_TASK_
Would you return the complete listing below word for word?

_DATA TO USE_
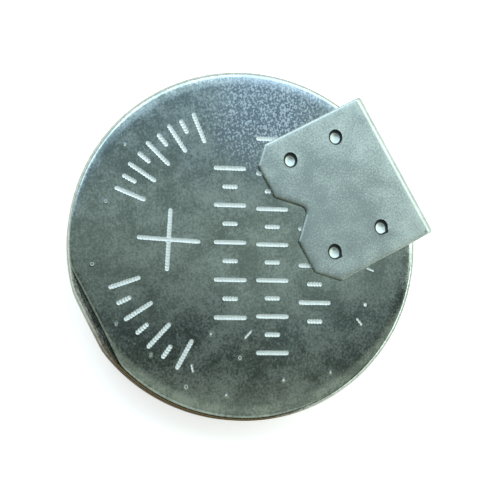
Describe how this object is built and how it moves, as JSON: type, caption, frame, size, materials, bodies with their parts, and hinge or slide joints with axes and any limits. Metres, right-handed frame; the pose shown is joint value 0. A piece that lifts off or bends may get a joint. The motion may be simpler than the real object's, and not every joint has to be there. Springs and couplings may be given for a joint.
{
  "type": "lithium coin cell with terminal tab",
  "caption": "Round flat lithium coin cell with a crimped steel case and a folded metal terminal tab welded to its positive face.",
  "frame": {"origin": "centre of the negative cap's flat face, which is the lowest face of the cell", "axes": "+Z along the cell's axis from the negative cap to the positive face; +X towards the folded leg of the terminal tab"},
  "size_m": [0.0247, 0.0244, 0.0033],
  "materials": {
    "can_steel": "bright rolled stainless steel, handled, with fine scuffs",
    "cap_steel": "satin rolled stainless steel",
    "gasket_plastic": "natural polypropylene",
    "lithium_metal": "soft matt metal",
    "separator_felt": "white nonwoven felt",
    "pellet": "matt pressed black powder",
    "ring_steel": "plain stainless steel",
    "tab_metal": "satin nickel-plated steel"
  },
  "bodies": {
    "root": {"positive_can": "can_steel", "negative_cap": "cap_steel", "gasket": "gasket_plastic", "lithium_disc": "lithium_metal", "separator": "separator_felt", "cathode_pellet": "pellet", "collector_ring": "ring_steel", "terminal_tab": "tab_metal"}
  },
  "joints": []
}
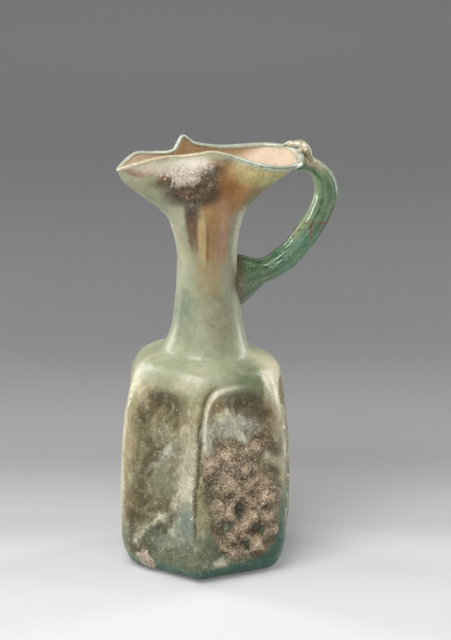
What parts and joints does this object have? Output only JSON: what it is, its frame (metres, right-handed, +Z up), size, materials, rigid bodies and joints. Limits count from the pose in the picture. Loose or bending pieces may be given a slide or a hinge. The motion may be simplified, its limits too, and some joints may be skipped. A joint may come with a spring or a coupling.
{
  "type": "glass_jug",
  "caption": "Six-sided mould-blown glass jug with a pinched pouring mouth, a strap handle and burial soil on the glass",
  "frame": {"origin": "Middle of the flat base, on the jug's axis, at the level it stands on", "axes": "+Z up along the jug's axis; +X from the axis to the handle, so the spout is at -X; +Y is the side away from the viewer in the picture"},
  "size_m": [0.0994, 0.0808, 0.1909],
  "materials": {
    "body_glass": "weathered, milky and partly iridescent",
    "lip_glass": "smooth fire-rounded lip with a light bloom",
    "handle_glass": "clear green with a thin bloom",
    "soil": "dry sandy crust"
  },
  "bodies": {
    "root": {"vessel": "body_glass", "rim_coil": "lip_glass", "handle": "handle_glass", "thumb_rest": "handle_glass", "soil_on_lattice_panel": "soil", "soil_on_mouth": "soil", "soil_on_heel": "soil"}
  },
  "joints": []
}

_TASK SOLUTION_
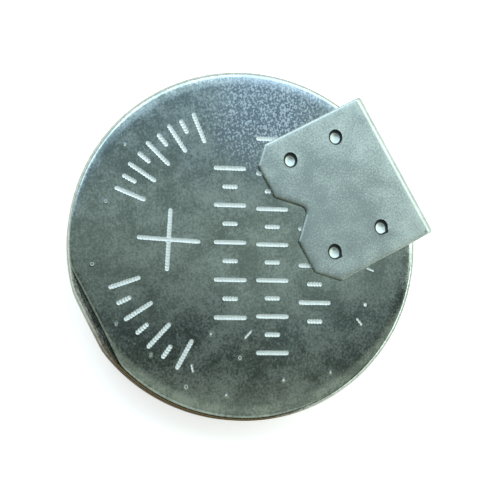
Describe how this object is built and how it moves, as JSON: type, caption, frame, size, materials, bodies with their parts, and hinge or slide joints with axes and any limits. Metres, right-handed frame; the pose shown is joint value 0. A piece that lifts off or bends may get a joint. The motion may be simpler than the real object's, and not every joint has to be there. Springs and couplings may be given for a joint.
{
  "type": "lithium coin cell with terminal tab",
  "caption": "Round flat lithium coin cell with a crimped steel case and a folded metal terminal tab welded to its positive face.",
  "frame": {"origin": "centre of the negative cap's flat face, which is the lowest face of the cell", "axes": "+Z along the cell's axis from the negative cap to the positive face; +X towards the folded leg of the terminal tab"},
  "size_m": [0.0247, 0.0244, 0.0033],
  "materials": {
    "can_steel": "bright rolled stainless steel, handled, with fine scuffs",
    "cap_steel": "satin rolled stainless steel",
    "gasket_plastic": "natural polypropylene",
    "lithium_metal": "soft matt metal",
    "separator_felt": "white nonwoven felt",
    "pellet": "matt pressed black powder",
    "ring_steel": "plain stainless steel",
    "tab_metal": "satin nickel-plated steel"
  },
  "bodies": {
    "root": {"positive_can": "can_steel", "negative_cap": "cap_steel", "gasket": "gasket_plastic", "lithium_disc": "lithium_metal", "separator": "separator_felt", "cathode_pellet": "pellet", "collector_ring": "ring_steel", "terminal_tab": "tab_metal"}
  },
  "joints": []
}
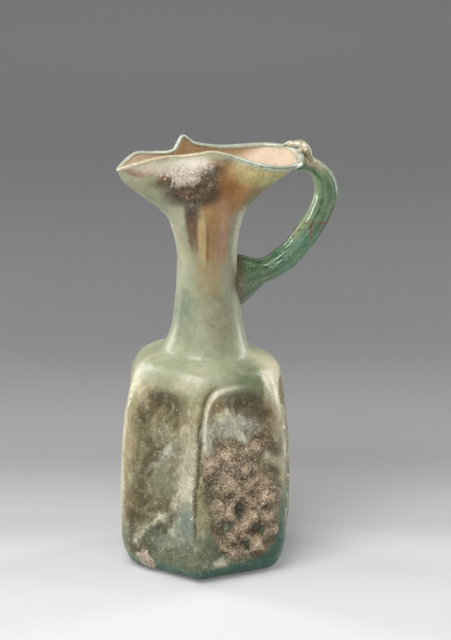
What parts and joints does this object have? Output only JSON: what it is, its frame (metres, right-handed, +Z up), size, materials, rigid bodies and joints. Limits count from the pose in the picture. Loose or bending pieces may be given a slide or a hinge. The motion may be simplified, its limits too, and some joints may be skipped. A joint may come with a spring or a coupling.
{
  "type": "glass_jug",
  "caption": "Six-sided mould-blown glass jug with a pinched pouring mouth, a strap handle and burial soil on the glass",
  "frame": {"origin": "Middle of the flat base, on the jug's axis, at the level it stands on", "axes": "+Z up along the jug's axis; +X from the axis to the handle, so the spout is at -X; +Y is the side away from the viewer in the picture"},
  "size_m": [0.0994, 0.0808, 0.1909],
  "materials": {
    "body_glass": "weathered, milky and partly iridescent",
    "lip_glass": "smooth fire-rounded lip with a light bloom",
    "handle_glass": "clear green with a thin bloom",
    "soil": "dry sandy crust"
  },
  "bodies": {
    "root": {"vessel": "body_glass", "rim_coil": "lip_glass", "handle": "handle_glass", "thumb_rest": "handle_glass", "soil_on_lattice_panel": "soil", "soil_on_mouth": "soil", "soil_on_heel": "soil"}
  },
  "joints": []
}